**Your task**:
Among the lines of data below, reproduce only those from the one with "wanted = 4 if" through the one with "if empty is", exactly as they stand, both ends included.

--- Start of Supplied entries ---

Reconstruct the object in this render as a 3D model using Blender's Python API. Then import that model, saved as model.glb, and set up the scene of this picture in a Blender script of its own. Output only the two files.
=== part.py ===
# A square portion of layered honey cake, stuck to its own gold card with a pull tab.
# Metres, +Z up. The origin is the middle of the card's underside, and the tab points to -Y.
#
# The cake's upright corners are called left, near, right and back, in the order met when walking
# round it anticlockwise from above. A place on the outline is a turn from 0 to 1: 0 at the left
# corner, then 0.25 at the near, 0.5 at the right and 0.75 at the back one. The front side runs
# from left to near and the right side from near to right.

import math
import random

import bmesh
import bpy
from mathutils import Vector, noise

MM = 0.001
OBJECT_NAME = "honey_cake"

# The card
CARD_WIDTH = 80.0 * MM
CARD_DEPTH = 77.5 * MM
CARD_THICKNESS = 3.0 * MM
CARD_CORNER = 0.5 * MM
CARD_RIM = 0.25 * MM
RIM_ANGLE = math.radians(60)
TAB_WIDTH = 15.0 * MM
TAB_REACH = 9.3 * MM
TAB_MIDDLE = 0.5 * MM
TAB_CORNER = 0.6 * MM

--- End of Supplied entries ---
--- Start of Supplied entries ---

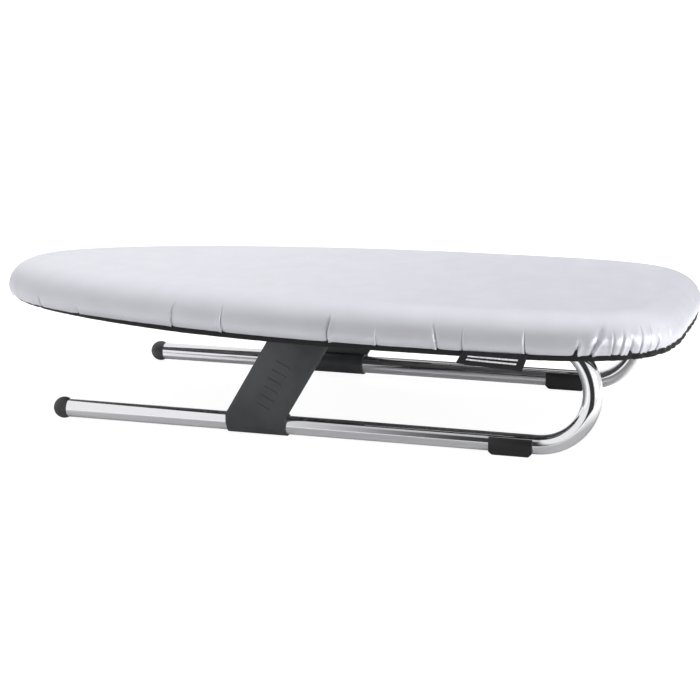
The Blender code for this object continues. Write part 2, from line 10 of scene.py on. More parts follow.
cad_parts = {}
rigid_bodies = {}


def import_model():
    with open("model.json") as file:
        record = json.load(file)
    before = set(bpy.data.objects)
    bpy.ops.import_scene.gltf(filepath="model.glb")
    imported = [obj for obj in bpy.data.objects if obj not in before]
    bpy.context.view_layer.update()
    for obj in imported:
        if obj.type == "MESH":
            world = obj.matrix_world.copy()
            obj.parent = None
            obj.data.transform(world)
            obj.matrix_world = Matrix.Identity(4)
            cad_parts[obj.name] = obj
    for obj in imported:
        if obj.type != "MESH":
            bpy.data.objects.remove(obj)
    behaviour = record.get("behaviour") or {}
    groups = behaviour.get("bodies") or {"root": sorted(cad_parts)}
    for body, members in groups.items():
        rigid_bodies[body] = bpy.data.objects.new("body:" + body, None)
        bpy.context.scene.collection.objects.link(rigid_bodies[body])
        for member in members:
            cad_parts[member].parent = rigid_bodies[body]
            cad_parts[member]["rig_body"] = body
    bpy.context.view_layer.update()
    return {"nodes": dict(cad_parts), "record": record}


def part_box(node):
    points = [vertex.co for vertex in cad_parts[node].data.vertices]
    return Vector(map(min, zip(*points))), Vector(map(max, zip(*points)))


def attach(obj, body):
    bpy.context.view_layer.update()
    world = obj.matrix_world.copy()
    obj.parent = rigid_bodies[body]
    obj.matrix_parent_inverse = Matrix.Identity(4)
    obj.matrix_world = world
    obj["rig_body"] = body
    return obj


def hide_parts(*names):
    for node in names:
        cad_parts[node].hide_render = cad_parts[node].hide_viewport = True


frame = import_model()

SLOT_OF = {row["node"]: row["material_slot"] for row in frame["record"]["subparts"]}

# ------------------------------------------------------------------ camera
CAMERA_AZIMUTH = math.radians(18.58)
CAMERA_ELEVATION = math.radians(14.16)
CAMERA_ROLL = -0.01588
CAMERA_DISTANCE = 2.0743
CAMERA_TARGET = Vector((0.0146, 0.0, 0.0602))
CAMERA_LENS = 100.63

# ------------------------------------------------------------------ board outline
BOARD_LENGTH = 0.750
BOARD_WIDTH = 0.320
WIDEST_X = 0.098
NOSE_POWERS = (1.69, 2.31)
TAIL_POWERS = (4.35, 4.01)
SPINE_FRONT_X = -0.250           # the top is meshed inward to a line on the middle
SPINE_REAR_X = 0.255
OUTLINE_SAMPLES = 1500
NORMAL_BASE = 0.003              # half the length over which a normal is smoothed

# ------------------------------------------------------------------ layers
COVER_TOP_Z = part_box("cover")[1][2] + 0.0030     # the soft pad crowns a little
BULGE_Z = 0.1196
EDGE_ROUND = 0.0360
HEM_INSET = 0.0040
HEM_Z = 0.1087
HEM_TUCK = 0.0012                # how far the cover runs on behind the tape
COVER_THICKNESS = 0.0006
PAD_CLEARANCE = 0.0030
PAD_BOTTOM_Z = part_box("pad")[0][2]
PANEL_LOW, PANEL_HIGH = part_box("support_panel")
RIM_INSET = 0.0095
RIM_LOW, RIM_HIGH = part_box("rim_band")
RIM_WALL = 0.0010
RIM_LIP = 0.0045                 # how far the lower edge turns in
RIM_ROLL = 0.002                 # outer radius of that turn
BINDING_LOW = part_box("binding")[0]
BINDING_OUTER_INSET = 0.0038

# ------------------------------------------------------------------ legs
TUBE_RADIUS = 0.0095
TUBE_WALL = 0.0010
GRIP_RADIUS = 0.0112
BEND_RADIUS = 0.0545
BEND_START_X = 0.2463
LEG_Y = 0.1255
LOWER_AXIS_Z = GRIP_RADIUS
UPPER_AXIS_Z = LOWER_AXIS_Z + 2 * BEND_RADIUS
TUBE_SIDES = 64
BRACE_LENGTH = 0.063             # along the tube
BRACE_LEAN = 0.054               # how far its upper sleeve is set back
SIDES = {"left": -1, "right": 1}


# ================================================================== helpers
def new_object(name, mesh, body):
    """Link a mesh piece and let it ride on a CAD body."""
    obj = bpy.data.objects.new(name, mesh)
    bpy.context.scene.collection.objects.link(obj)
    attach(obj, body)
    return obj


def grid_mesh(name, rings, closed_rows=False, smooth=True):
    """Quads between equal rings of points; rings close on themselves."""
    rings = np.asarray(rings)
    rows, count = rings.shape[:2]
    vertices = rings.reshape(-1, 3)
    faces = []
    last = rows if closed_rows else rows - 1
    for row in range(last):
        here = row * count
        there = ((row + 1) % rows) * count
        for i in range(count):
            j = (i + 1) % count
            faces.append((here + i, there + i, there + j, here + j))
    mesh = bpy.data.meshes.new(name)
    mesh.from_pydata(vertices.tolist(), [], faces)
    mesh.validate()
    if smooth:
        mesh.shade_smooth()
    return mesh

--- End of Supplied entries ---
--- Start of Supplied entries ---

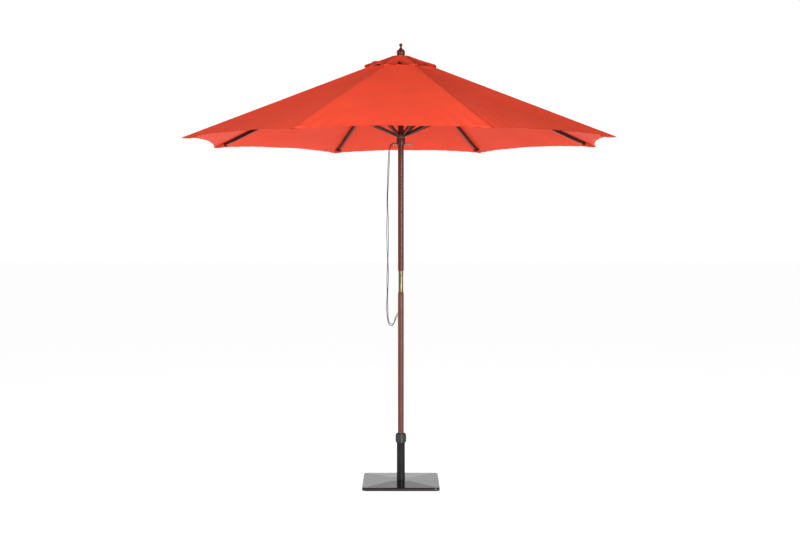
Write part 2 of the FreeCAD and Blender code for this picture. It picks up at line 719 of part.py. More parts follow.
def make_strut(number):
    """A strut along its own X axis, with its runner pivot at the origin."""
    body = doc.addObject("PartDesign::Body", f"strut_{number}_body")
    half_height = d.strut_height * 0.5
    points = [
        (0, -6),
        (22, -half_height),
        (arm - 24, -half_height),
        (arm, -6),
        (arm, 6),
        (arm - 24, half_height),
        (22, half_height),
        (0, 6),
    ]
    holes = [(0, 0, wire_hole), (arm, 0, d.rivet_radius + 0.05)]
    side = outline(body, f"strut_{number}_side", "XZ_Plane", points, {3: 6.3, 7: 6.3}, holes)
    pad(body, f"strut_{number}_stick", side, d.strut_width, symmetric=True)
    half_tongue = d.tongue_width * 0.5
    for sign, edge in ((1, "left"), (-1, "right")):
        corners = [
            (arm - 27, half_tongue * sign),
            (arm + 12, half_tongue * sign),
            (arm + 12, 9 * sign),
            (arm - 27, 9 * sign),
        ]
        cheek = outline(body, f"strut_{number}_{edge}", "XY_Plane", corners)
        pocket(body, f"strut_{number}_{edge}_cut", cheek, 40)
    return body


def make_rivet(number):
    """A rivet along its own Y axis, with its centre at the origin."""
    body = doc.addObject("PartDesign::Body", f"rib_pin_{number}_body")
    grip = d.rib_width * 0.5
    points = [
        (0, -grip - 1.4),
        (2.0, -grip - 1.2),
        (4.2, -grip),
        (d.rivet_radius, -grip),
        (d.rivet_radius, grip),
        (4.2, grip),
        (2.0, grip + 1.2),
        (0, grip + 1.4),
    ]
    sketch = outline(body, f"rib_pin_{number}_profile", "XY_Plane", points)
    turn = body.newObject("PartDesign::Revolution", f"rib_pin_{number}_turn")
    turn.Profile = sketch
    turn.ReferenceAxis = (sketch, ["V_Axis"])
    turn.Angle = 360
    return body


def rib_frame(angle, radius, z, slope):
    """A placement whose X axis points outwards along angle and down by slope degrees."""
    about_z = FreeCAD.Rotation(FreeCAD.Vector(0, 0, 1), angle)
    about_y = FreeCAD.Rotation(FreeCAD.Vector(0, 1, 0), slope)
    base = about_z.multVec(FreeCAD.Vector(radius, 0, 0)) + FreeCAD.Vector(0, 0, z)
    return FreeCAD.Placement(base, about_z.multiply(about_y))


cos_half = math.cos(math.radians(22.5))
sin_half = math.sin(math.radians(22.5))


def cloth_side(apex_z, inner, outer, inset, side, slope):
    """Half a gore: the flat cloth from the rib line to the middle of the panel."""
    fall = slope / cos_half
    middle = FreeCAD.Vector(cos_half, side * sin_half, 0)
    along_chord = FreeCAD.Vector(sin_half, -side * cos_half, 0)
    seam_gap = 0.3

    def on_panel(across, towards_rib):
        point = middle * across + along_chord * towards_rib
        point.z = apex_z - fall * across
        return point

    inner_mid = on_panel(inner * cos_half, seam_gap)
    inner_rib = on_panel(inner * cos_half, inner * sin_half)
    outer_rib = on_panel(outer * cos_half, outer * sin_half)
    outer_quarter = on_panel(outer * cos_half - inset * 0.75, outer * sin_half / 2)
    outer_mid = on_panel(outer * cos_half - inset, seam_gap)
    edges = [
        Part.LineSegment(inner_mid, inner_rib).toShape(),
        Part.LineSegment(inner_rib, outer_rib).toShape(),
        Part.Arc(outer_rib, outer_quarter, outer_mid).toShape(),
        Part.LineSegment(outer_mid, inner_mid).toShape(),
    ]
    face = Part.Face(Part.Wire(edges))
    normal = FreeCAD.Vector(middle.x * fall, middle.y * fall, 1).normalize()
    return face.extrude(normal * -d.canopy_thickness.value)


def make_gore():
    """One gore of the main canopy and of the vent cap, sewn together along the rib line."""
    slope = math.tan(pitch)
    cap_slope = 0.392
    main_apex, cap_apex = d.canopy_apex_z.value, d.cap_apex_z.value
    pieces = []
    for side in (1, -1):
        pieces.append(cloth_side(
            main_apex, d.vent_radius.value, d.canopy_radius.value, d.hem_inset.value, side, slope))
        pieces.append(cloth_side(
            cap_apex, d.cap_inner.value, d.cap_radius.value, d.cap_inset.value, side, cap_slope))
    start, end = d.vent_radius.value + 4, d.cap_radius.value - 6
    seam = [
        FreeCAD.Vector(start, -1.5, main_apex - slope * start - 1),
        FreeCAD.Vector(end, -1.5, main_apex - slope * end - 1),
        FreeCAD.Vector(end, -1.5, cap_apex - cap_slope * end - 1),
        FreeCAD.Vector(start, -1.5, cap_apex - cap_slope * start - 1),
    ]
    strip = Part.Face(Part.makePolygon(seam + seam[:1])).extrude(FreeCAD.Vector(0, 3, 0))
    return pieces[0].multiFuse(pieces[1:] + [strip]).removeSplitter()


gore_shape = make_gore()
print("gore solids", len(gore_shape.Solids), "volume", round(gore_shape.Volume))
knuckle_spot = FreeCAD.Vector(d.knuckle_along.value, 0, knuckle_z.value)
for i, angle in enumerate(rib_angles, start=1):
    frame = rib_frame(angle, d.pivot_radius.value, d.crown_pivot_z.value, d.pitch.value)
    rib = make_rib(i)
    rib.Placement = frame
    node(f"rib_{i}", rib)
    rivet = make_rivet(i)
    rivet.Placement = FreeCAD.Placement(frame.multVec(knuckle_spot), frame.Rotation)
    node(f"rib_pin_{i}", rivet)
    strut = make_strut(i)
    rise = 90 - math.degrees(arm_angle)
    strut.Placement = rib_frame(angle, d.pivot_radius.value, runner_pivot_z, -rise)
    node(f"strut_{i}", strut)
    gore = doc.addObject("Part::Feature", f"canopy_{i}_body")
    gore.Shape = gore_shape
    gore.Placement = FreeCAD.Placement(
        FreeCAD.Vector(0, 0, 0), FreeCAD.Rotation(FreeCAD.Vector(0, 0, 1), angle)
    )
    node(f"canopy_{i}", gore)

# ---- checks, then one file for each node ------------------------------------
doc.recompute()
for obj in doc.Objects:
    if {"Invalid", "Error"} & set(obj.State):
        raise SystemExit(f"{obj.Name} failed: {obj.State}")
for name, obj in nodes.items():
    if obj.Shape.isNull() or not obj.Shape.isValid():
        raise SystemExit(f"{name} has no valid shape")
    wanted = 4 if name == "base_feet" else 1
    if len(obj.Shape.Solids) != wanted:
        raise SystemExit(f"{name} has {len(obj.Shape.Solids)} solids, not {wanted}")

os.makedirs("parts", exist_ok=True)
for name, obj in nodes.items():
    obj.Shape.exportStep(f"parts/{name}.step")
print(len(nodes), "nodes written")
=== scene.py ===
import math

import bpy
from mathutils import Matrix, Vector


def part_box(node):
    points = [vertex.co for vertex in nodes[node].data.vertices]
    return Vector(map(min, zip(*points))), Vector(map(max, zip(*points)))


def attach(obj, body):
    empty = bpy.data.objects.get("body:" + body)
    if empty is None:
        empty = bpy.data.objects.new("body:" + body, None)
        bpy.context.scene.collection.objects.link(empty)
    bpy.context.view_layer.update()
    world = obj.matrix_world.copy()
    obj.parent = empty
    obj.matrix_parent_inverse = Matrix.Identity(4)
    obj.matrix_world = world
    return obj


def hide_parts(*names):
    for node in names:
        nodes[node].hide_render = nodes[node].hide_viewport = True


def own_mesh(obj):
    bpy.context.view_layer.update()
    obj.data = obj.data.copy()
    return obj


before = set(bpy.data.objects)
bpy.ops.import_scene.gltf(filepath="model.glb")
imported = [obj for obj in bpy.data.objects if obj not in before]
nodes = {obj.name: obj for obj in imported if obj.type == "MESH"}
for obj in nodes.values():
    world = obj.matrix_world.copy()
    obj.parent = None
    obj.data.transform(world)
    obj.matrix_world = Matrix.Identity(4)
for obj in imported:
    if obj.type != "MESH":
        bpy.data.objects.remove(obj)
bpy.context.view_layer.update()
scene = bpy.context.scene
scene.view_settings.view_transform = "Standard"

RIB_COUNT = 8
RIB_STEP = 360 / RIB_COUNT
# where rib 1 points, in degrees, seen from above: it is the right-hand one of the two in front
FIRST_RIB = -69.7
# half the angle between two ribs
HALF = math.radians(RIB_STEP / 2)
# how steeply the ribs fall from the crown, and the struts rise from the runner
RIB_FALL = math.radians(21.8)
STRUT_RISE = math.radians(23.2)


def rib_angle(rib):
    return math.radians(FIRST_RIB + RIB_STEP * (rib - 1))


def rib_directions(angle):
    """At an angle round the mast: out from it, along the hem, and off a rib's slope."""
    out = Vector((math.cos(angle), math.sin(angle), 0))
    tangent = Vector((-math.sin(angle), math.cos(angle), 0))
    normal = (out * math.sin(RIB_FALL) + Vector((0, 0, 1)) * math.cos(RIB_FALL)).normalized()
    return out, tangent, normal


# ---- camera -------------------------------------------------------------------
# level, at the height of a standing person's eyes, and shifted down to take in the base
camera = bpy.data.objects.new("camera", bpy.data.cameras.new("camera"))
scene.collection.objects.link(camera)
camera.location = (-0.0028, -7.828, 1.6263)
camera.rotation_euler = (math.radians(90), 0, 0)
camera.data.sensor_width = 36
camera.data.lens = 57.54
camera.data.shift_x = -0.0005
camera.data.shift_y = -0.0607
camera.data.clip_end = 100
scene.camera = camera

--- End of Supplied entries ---

**Result of this task**:
    wanted = 4 if name == "base_feet" else 1
    if len(obj.Shape.Solids) != wanted:
        raise SystemExit(f"{name} has {len(obj.Shape.Solids)} solids, not {wanted}")

os.makedirs("parts", exist_ok=True)
for name, obj in nodes.items():
    obj.Shape.exportStep(f"parts/{name}.step")
print(len(nodes), "nodes written")
=== scene.py ===
import math

import bpy
from mathutils import Matrix, Vector


def part_box(node):
    points = [vertex.co for vertex in nodes[node].data.vertices]
    return Vector(map(min, zip(*points))), Vector(map(max, zip(*points)))


def attach(obj, body):
    empty = bpy.data.objects.get("body:" + body)
    if empty is None:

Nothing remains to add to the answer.